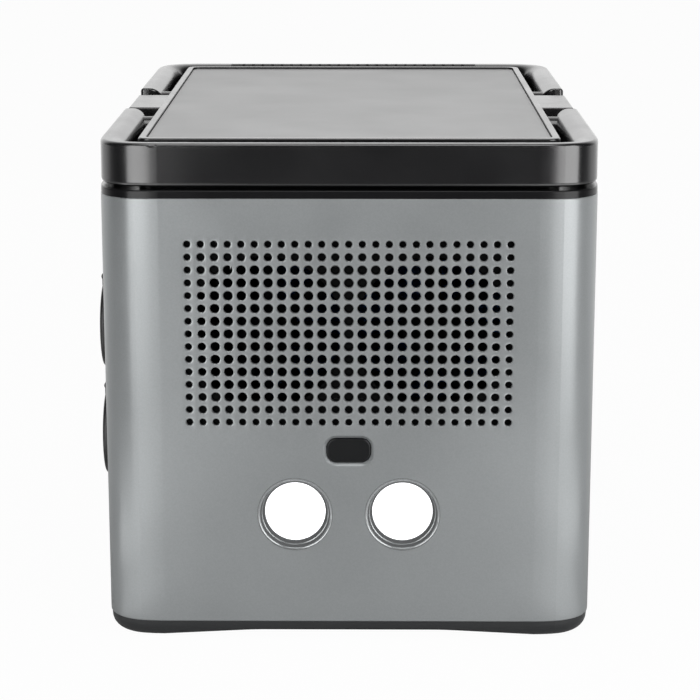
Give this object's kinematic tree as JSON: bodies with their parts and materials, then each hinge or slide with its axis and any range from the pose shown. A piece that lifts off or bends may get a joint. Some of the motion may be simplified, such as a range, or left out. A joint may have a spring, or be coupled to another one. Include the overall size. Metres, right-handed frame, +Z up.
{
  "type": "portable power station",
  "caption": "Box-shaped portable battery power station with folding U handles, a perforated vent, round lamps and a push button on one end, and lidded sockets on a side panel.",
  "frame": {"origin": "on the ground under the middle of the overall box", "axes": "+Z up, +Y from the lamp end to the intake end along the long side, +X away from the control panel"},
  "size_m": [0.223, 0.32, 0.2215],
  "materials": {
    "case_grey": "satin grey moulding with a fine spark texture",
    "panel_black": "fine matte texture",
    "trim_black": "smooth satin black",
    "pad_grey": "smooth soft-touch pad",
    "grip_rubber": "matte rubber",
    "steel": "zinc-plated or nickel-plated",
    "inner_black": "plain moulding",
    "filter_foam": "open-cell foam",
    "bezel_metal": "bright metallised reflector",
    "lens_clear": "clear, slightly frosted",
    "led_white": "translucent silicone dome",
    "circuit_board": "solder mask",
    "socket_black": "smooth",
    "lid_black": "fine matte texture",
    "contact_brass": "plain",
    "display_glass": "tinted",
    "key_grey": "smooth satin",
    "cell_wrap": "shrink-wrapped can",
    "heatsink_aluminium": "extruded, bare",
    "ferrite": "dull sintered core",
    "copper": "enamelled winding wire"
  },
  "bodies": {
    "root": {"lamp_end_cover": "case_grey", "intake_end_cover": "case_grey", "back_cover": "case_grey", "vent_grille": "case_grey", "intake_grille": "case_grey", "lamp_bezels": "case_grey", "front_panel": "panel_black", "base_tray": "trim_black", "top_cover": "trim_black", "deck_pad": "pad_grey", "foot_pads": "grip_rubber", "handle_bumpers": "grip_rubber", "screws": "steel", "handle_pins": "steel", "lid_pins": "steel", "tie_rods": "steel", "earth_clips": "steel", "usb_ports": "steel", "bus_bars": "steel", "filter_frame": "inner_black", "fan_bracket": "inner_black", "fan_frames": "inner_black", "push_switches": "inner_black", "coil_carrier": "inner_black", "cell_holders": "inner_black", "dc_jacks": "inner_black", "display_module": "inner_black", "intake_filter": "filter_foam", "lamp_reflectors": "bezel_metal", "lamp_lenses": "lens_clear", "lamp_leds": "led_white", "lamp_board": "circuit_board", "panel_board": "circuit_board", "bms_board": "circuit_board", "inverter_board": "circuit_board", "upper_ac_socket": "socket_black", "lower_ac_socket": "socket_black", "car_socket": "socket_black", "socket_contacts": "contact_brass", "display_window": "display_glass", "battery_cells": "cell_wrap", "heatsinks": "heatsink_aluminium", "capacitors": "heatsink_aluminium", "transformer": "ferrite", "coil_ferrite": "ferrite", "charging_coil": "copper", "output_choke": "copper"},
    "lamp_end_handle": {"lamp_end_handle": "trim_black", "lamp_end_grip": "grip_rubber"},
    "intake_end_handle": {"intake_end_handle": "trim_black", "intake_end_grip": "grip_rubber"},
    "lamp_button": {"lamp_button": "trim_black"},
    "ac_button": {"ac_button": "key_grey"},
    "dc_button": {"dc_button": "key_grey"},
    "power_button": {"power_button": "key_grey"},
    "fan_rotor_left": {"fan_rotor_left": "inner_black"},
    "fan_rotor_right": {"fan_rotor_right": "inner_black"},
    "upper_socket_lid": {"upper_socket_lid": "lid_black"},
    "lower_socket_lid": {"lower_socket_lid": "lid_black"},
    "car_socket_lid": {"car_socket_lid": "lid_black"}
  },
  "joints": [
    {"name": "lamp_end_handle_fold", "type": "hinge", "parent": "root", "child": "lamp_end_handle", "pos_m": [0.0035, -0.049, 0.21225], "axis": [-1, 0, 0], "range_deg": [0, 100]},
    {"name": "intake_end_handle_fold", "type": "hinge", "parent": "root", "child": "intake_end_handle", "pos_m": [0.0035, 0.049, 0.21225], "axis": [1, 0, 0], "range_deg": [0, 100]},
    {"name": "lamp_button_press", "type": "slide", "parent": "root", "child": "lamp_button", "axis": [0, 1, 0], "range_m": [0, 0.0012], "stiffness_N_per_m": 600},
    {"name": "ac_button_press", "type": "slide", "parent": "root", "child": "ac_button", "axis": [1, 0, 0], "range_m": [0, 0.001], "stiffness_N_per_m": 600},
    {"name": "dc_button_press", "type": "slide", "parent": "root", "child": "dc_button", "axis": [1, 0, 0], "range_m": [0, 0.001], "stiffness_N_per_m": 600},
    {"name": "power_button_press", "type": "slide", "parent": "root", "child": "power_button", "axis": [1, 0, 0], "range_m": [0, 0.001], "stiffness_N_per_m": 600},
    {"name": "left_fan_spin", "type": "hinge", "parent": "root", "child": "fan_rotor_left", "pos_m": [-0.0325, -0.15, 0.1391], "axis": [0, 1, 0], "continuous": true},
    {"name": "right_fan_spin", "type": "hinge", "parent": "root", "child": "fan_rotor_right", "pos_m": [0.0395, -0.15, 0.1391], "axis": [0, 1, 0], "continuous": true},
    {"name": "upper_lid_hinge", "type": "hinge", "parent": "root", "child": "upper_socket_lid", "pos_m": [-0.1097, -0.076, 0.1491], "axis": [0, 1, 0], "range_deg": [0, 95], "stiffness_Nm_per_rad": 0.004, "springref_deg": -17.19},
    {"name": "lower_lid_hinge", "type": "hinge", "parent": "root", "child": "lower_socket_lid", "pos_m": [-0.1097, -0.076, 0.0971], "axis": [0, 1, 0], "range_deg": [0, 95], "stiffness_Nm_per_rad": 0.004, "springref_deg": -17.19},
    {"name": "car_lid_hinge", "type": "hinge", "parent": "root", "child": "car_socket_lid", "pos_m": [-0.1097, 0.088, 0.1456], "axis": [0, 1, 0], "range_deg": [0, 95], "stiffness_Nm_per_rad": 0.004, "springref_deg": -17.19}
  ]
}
•••
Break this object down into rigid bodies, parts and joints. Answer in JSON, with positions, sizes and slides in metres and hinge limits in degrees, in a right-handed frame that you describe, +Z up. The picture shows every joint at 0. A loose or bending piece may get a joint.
•••
• [PROBLEM TO SOLVE]: Locate the word "joints" in the records above, and return each line that has it.

• [OUTPUT OF THE TASK]:
  "joints": [
Break this object down into rigid bodies, parts and joints. Answer in JSON, with positions, sizes and slides in metres and hinge limits in degrees, in a right-handed frame that you describe, +Z up. The picture shows every joint at 0. A loose or bending piece may get a joint.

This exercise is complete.